● Your goal:
Set down each line from the one containing "translate([0, -6.5, 1])" to the one containing "imported = [obj", inclusive, exactly as written and with nothing further.

● Collected material:
-- Start --

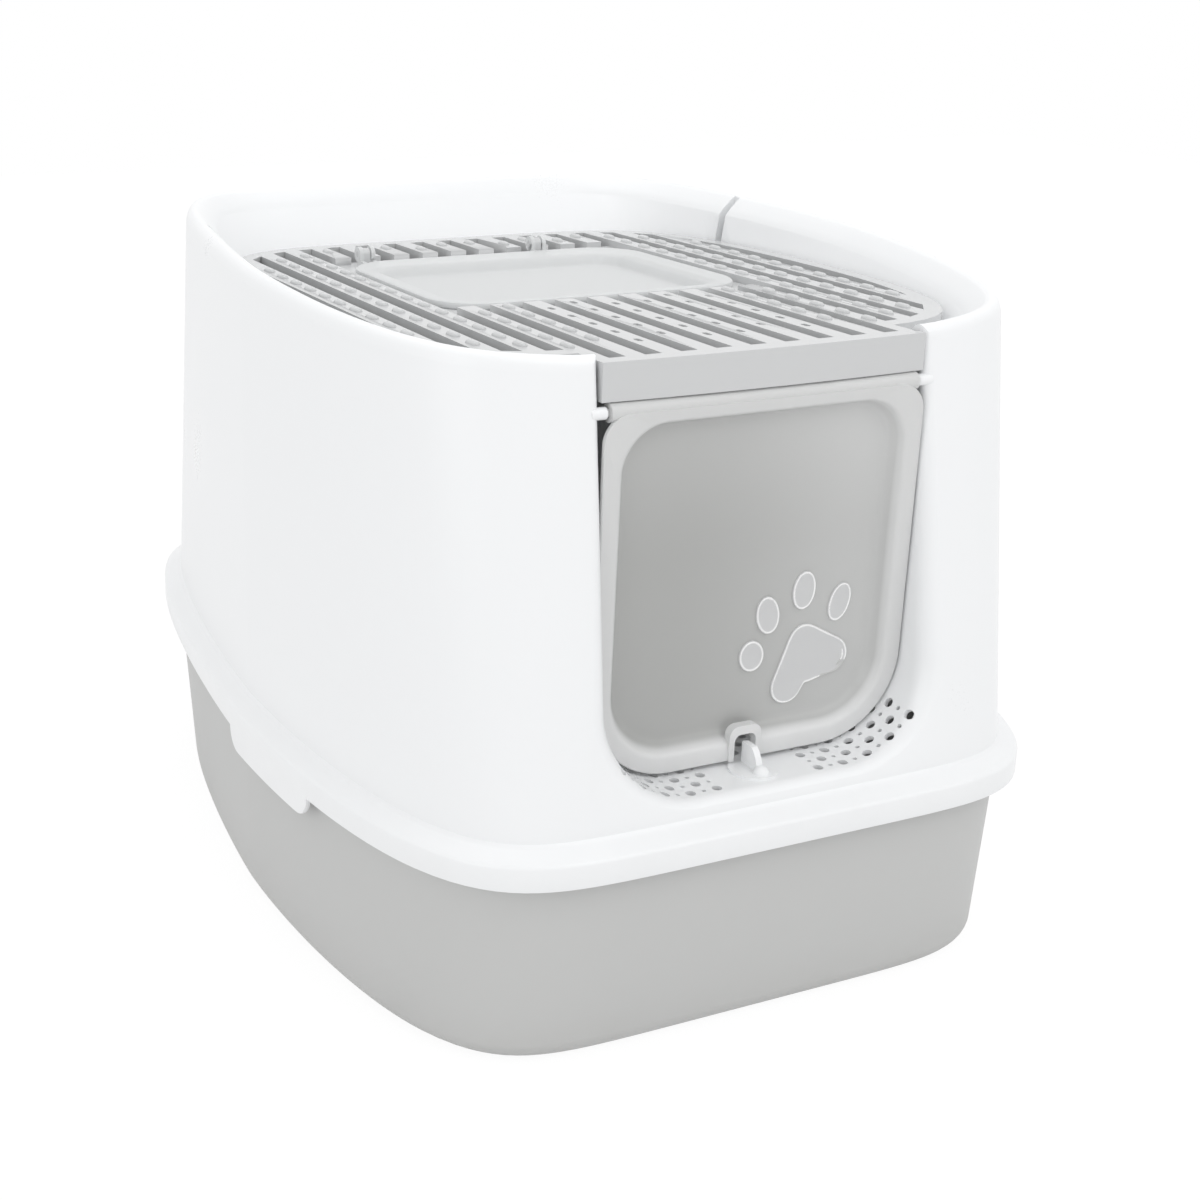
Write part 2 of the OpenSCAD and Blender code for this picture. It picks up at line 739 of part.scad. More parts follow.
module front_door() {
    h = door_w / 2;
    color([0.8, 0.805, 0.81, 0.8])
        difference() {
            union() {
                difference() {
                    union() {
                        upright(door_y, door_y + 3)
                            door_shape(0);
                        upright(door_y, door_back)
                            door_shape(6);
                    }
                    door_pan();
                }
                upright(door_back - 2 - paw_up, door_back - 1)
                    paw();
                upright(door_y - 1.2, door_y + 5)
                    soft_rect(latch_x - 9, door_bot, latch_x + 9, door_bot + 18, 3);
                translate([-h + 6, door_y + 1, hinge_z - 4])
                    cube([door_w - 12, 8, 4]);
                translate([0, hinge_y, hinge_z])
                    rotate([0, 90, 0])
                        cylinder(r = 4, h = door_w - 12, center = true);
                translate([0, hinge_y, hinge_z])
                    rotate([0, 90, 0])
                        cylinder(d = door_pin_d, h = door_open_w + 7, center = true);
            }
            translate([latch_x - 6, door_y - 3, door_bot - 1])
                cube([12, door_t + 4, 15]);
        }
}

module door_latch() {
    color([0.96, 0.96, 0.96])
        translate([latch_x, latch_y, sill_z])
            difference() {
                union() {
                    cylinder(d = latch_d, h = 1.2);
                    translate([0, 0, -wall - 3])
                        cylinder(d = 8, h = wall + 4);
                    translate([0, 0, -wall - 3])
                        cylinder(d = 9.6, h = 2.9);
                    translate([-1.65, 0, 1])
                        rotate([90, 0, 90])
                            linear_extrude(3.3)
                                intersection() {
                                    translate([8, 0])
                                        circle(13.5);
                                    translate([-5.5, 0])
                                        square([13.5, fin_h]);
                                }
                    intersection() {
                        translate([0, -6.5, 1])
                            sphere(d = 8);
                        translate([-6, -12, 0.5])
                            cube(12);
                    }
                }
                translate([-1, -6, -wall - 4])
                    cube([2, 12, wall + 3]);
            }
}

tray();
hood();
grille_lid();
top_flap();
front_door();
door_latch();
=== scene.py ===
"""Looks of a covered litter box: grey tray, white hood, slatted lid, milky flap and door."""

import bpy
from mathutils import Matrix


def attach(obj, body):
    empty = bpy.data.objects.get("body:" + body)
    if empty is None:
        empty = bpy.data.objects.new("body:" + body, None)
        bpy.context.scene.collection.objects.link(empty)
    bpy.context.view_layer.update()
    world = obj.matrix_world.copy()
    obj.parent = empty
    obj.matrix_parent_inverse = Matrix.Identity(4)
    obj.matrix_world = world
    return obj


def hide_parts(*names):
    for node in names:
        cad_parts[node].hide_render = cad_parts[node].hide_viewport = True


bl_info = {
    "name": "Covered litter box",
    "version": (1, 0, 0),
    "blender": (4, 5, 0),
    "location": "View3D > Sidebar > Litter box",
    "description": "Builds the finished plastic parts of a top entry litter box",
    "category": "Object",
}

import math

import bmesh
import bpy
from mathutils import Matrix, Vector

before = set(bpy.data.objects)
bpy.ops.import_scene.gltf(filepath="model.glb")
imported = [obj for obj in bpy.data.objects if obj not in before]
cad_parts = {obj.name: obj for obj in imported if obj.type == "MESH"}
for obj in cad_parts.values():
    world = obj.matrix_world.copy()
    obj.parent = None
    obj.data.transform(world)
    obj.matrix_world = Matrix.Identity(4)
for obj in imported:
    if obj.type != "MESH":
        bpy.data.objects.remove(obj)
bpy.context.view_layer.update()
PLASTIC_IOR = 1.47
SAG_DEPTH = 0.00018


def length(text, note, value, top=1.0):
    """A size in metres that the user may change."""
    return bpy.props.FloatProperty(
        name=text, description=note, default=value, min=0.0, max=top, unit="LENGTH", precision=4
    )


def colour(text, note, value):
    """A linear colour that the user may change."""
    return bpy.props.FloatVectorProperty(
        name=text, description=note, default=value, size=3, min=0.0, max=1.0, subtype="COLOR"
    )


def number(text, note, value, **limits):
    """A plain number that the user may change."""
    return bpy.props.FloatProperty(name=text, description=note, default=value, **limits)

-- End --

● Full response:
                        translate([0, -6.5, 1])
                            sphere(d = 8);
                        translate([-6, -12, 0.5])
                            cube(12);
                    }
                }
                translate([-1, -6, -wall - 4])
                    cube([2, 12, wall + 3]);
            }
}

tray();
hood();
grille_lid();
top_flap();
front_door();
door_latch();
=== scene.py ===
"""Looks of a covered litter box: grey tray, white hood, slatted lid, milky flap and door."""

import bpy
from mathutils import Matrix


def attach(obj, body):
    empty = bpy.data.objects.get("body:" + body)
    if empty is None:
        empty = bpy.data.objects.new("body:" + body, None)
        bpy.context.scene.collection.objects.link(empty)
    bpy.context.view_layer.update()
    world = obj.matrix_world.copy()
    obj.parent = empty
    obj.matrix_parent_inverse = Matrix.Identity(4)
    obj.matrix_world = world
    return obj


def hide_parts(*names):
    for node in names:
        cad_parts[node].hide_render = cad_parts[node].hide_viewport = True


bl_info = {
    "name": "Covered litter box",
    "version": (1, 0, 0),
    "blender": (4, 5, 0),
    "location": "View3D > Sidebar > Litter box",
    "description": "Builds the finished plastic parts of a top entry litter box",
    "category": "Object",
}

import math

import bmesh
import bpy
from mathutils import Matrix, Vector

before = set(bpy.data.objects)
bpy.ops.import_scene.gltf(filepath="model.glb")
imported = [obj for obj in bpy.data.objects if obj not in before]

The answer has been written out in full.